Some call me a conservative, some call me a libertarian & some call me a tea party member. I call myself a “conservatarian” (you can use it if you want). Regardless, there is something that needs to be known. It’s something the pundits of the left and right regularly ignore. Those who embrace it, are often accused of “neoconfederacy”, or my favorite “racism”. I’m talking about State rights. It’s odd that opponents of State rights who cry “racist!” regularly cite the Supreme Court’s decision to uphold Obamacare. It seems they forget that the same court ruled African Americans were not human, but property in Dred Scott v. Sandford.
You see, it makes little sense to vest much value in Supreme Court decisions made after 1803. The Supreme Court has not ruled within its constitutional jurisdiction since Chief Justice John Marshall gave the majority opinion in Marbury v. Madison. In this case, Chief Justice John Marshall unconstitutionally expanded the power of the Court to rule on cases, which would apply to the entire country. This was not the original intent of the Supreme Court of the United States. Every case ruled on since then is null and void. Even so, it’s imperative to remember that the Court issues opinions, not decrees.

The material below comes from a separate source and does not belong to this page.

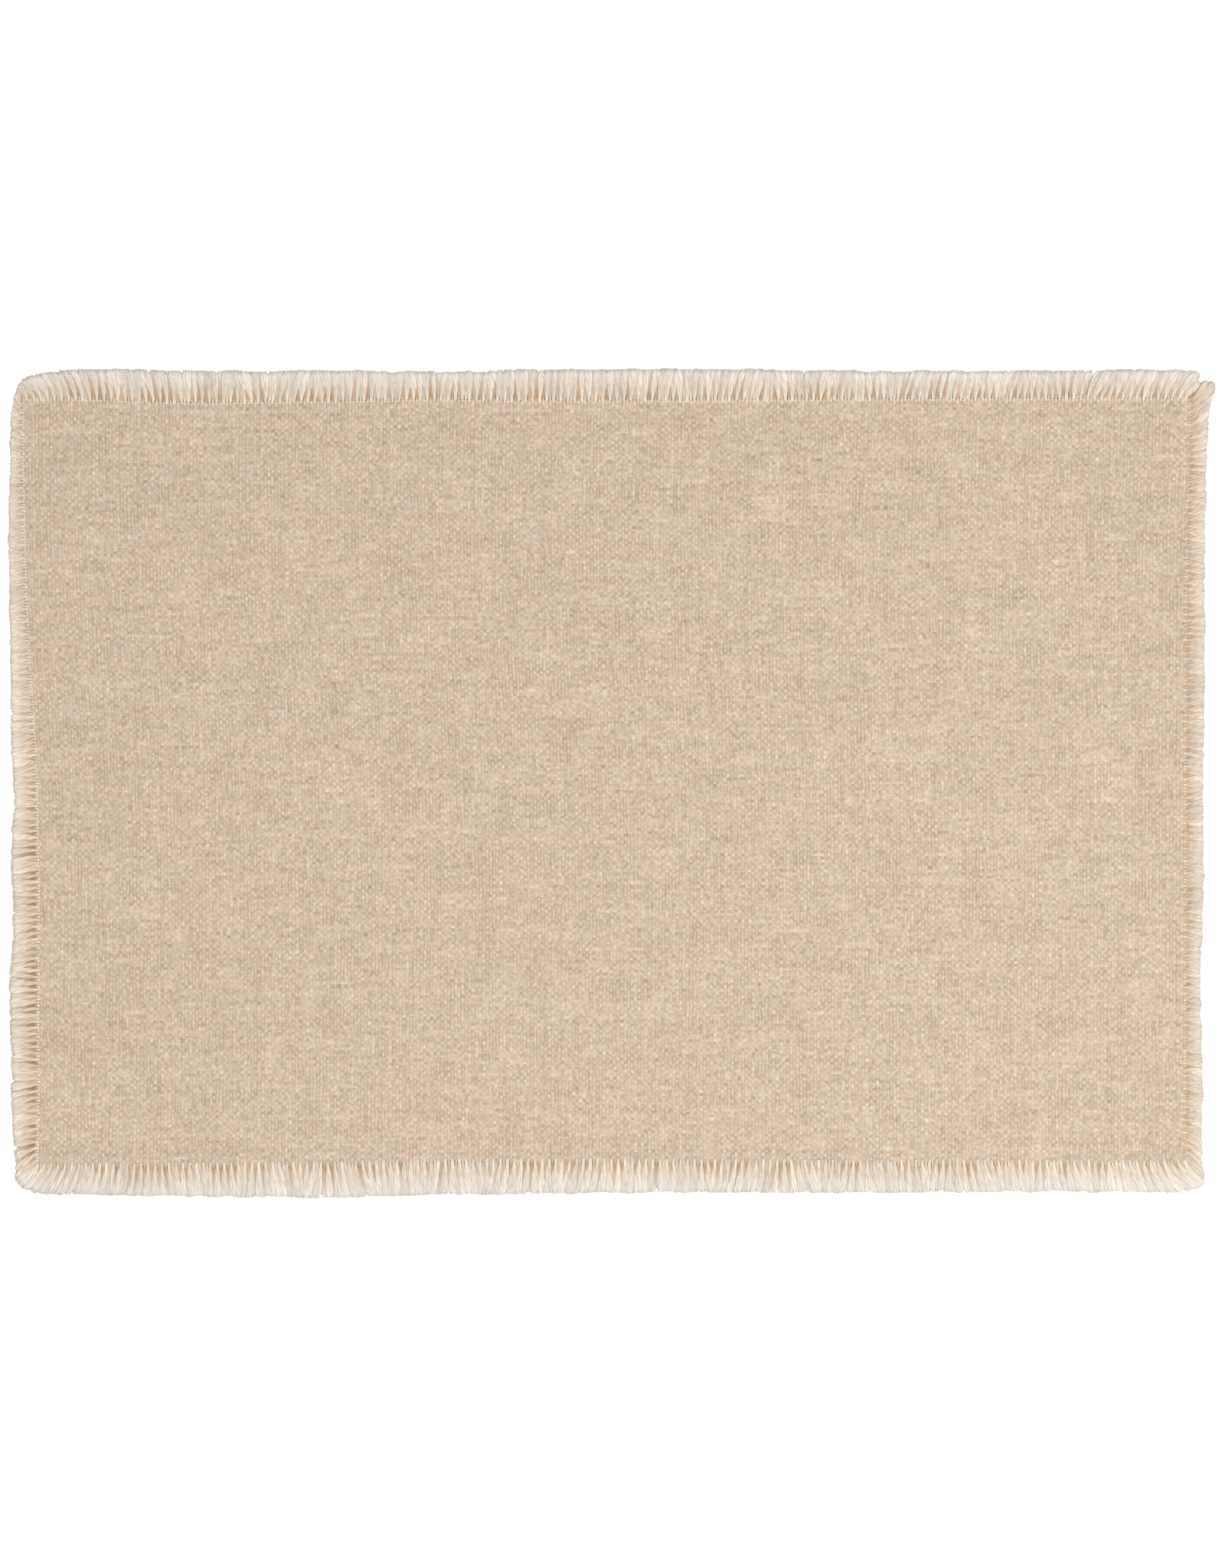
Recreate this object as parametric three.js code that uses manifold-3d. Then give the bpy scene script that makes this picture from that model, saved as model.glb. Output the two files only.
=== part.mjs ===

We know that America was founded on compact theory. This is made crystal clear by Madison, the father of the Constitution, when he drafted the Report of 1800. Compact theory dictates that the states compose the country. These states explicitly grant the federal government its power. Compact theory also sets the paradigm that the State has the authority to dictate whether or not a federal law is constitutional. If you asked Americans on the street today they would most likely tell you the opposite is true.
All that build up for what? Well, why wait for the Supreme Court to strike down the law? There are multiple cases making their way to the SCOTUS, which very well may cripple Obamacare. However, if we are a nation of principled citizens we should not rely on these Supreme Court opinions regardless of how they sway. As I said before, the SCOTUS is operating outside of its jurisdiction.
Individual states have the power to nullify Obamacare, if they so choose to take that path. However, there is another way the law can also be killed.
Let us consider that only 17 states are running their own health care exchange under the Patient Care Act (PCA). Another 26 are leaving it completely up to the feds, and the remaining few are doing a joint exchange. Now, in this case, it may seem that more states have opted for greater government control. Not so, because of text of the PCA states who opted for the federal exchange are actually on their way to opting out of Obamacare. This is why essentially every state run by republicans opted for the federal exchange. Many states are now in the process of trying to kill the medicaid expansion under Obamacare. If successful, with a few more steps, these states have effectively nullified Obamacare. These states are now in a stronger position to move on to the next phase–
Next, let us consider how many states are run by republicans. Democrats only have complete legislative control over 17 states. Also, they could soon be losing Virginia, as the gubernatorial race between McAuliffe (D), Cuccinelli (R) and Sarvis (L) tightens. A recent poll shows Sarvis dropping 1 point, and McAuliffe/Cuccinelli in a statistical tie.
Regardless of that race, republican ran states are on the rise. Since Obama took office, republican governors have taken over 9 states. If the trend continues, republicans will continue to gain ground in the states. Also, libertarian candidates are taking the field with relatively impressive results.
Given time, it’s more than possible that the magic number 38 could be reached. What is this number? It’s the number required for a constitutional amendment. If republican and libertarian state representatives, senators and governors held to the principles, which they claim are of their core convictions, then a constitutional amendment could be achieved. Such an amendment would block the healthcare law across the board. More so, the path of constitutional amendment is one of maintained principle.
An amendment most likely isn’t the answer though. The federal government doesn’t listen to the Constitution we have today, so there is little warrant to believe an amendment would suffice. Nullification is likely the rightful remedy.
Although I do not agree with Obamacare, I would not support the Supreme Court striking it down. Why? Because, in doing so, the Supreme Court continues to act outside of its constitutionally delegated authority. With this avenue, it is only a matter of time until someone with differing values tries to impose those values onto the rest of the country. Again, this was never the intended purpose of the Supreme Court. Supreme Court opinions are not the “law of the land”. The Constitution is the law of the land. Madison, the father of the Constitution, has explicitly defined for us that the Constitution restrains the federal government through avenue of the people composing the states. The states give the federal government its power. The inverse is the greatest modern fallacy America faces.
The founders have given us a principled avenue to resolve overbearing federal government power. It is of paramount importance that Americans rediscover their resolve for true freedom. However, this resolve must be rooted in principle. It must not rely upon those who act without principle. If we simply rely on the Supreme Court we will lose. Whether the law is struck down or upheld is of no importance. The Supreme Court should have never been allowed to rule on the legislation in the first place and therefore we should not look to the problem for a solution.